++++ Dataset excerpt

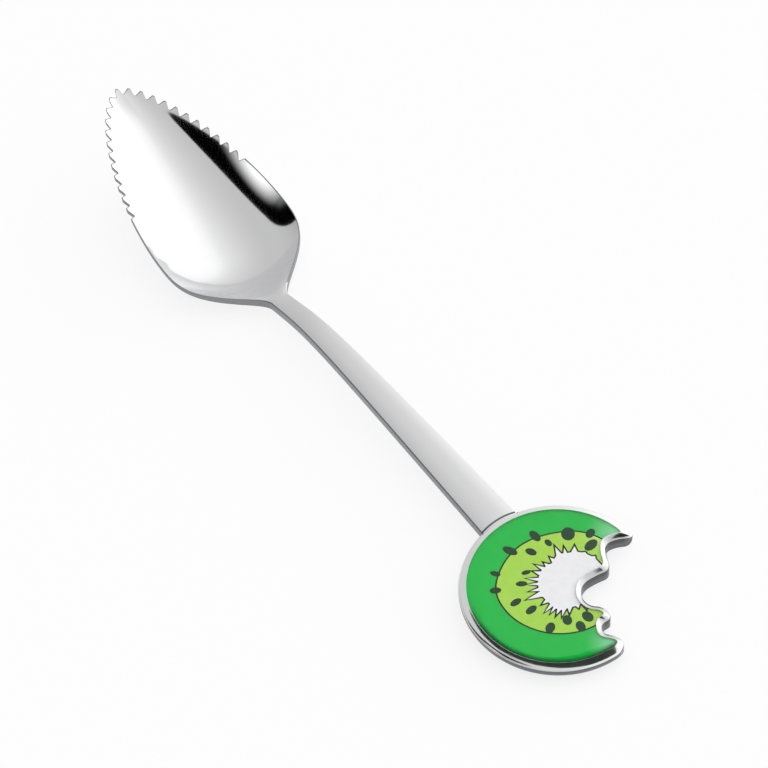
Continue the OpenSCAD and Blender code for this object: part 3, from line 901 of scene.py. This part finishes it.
def unevenMetal(name, look):  # one noise gives the metal its dents and its uneven gloss
    material, add, place = newMaterial(name)
    dents = add("TexNoise", {
        "Vector": place, "Scale": perSpacing(look["dentSpacing"]), "Detail": look["detail"]})
    (low, high), (smooth, dull) = look["noiseSpan"], look["roughness"]
    rough = add("MapRange", {
        **softly, "Value": dents, "From Min": low, "From Max": high, "To Min": smooth, "To Max": dull})
    bump = add("Bump", {
        "Height": dents, "Strength": look["dentStrength"], "Distance": look["dentDepth"] * mm})
    return material, add, place, {"Metallic": 1.0, "Roughness": rough, "Normal": bump}


steelEdge = {
    # painted shade: darker than the faces, for the dark surroundings that the edge reflects
    "colour": "#909294",
    "roughness": (0.26, 0.38),
    "dentSpacing": 0.4,
    "dentDepth": 0.02,
    "dentStrength": 0.2,
    "detail": 4.0,
    "noiseSpan": (0.3, 0.7),
}


def makeSteelEdge():
    # The sheared edge of the blank, only tumbled: duller than the faces beside it, and a darker colour that
    # is painted shade
    material, add, _, finish = unevenMetal("tumbledSteelEdge", steelEdge)
    shader = add("BsdfPrincipled", {**finish, "Base Color": steelEdge["colour"]})
    add("OutputMaterial", {"Surface": shader})
    return material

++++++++

■ **Given problem**
Output the full listing without altering anything.

■ **Complete response**
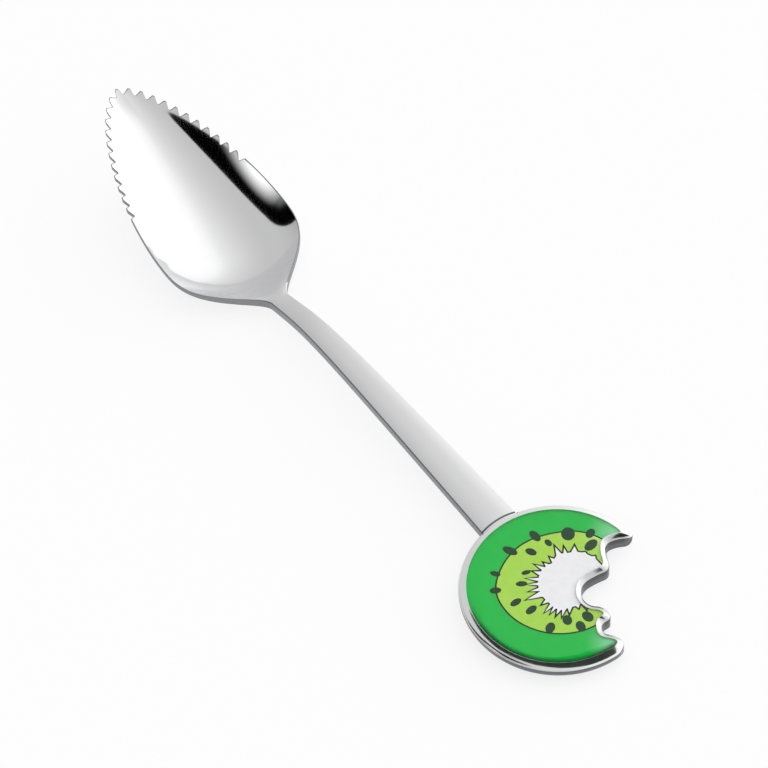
Continue the OpenSCAD and Blender code for this object: part 3, from line 901 of scene.py. This part finishes it.
def unevenMetal(name, look):  # one noise gives the metal its dents and its uneven gloss
    material, add, place = newMaterial(name)
    dents = add("TexNoise", {
        "Vector": place, "Scale": perSpacing(look["dentSpacing"]), "Detail": look["detail"]})
    (low, high), (smooth, dull) = look["noiseSpan"], look["roughness"]
    rough = add("MapRange", {
        **softly, "Value": dents, "From Min": low, "From Max": high, "To Min": smooth, "To Max": dull})
    bump = add("Bump", {
        "Height": dents, "Strength": look["dentStrength"], "Distance": look["dentDepth"] * mm})
    return material, add, place, {"Metallic": 1.0, "Roughness": rough, "Normal": bump}


steelEdge = {
    # painted shade: darker than the faces, for the dark surroundings that the edge reflects
    "colour": "#909294",
    "roughness": (0.26, 0.38),
    "dentSpacing": 0.4,
    "dentDepth": 0.02,
    "dentStrength": 0.2,
    "detail": 4.0,
    "noiseSpan": (0.3, 0.7),
}


def makeSteelEdge():
    # The sheared edge of the blank, only tumbled: duller than the faces beside it, and a darker colour that
    # is painted shade
    material, add, _, finish = unevenMetal("tumbledSteelEdge", steelEdge)
    shader = add("BsdfPrincipled", {**finish, "Base Color": steelEdge["colour"]})
    add("OutputMaterial", {"Surface": shader})
    return material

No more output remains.